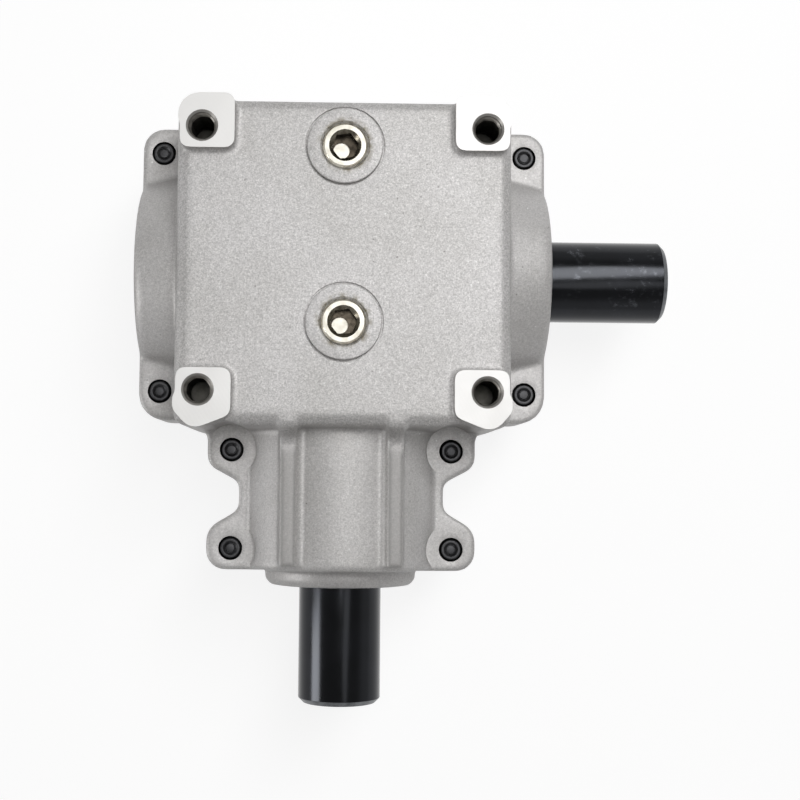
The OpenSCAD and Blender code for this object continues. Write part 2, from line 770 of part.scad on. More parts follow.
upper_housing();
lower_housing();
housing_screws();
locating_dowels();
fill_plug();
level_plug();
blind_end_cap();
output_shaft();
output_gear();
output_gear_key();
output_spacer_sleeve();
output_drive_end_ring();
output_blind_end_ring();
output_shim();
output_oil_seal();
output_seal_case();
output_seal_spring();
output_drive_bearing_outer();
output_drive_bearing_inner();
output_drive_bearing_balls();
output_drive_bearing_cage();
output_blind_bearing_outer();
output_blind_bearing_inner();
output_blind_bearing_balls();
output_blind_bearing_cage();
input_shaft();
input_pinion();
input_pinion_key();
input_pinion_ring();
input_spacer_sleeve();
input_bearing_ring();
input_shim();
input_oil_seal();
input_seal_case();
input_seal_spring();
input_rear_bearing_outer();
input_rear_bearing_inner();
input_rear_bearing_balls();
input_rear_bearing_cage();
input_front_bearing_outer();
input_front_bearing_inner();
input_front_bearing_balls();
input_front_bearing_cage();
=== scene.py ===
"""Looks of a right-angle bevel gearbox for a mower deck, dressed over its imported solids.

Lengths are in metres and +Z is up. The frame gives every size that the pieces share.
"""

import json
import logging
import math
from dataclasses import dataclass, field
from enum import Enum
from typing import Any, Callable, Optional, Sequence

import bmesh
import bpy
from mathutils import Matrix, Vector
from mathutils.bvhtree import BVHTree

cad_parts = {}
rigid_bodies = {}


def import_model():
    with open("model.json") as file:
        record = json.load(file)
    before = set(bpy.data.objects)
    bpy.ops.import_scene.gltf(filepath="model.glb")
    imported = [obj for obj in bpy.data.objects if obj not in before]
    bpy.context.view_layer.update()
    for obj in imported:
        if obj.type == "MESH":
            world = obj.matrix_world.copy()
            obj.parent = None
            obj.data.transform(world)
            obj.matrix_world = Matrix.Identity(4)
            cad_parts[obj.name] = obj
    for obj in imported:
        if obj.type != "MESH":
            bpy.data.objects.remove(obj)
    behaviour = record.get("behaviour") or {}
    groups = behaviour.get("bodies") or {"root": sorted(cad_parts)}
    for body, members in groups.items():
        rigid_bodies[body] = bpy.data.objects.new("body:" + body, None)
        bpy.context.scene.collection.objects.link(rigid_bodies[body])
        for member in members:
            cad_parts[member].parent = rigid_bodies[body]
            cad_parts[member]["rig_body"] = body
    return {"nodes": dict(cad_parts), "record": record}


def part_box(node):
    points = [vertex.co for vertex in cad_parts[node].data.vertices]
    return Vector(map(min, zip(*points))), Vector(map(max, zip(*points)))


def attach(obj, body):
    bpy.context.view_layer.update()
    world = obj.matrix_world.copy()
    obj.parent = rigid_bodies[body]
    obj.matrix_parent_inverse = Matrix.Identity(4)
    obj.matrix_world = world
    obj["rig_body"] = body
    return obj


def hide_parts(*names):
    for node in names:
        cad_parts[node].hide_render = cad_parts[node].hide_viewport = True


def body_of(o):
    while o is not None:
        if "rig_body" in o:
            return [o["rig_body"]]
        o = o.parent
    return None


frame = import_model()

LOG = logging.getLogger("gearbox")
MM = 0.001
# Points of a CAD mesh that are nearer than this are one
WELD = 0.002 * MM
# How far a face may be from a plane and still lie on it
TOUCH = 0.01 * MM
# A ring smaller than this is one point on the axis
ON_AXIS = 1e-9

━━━

== PROBLEM DESCRIPTION ==
Provide only the count of lines in the material above that hold the word "names".

== RESULT FOR THIS TASK ==
2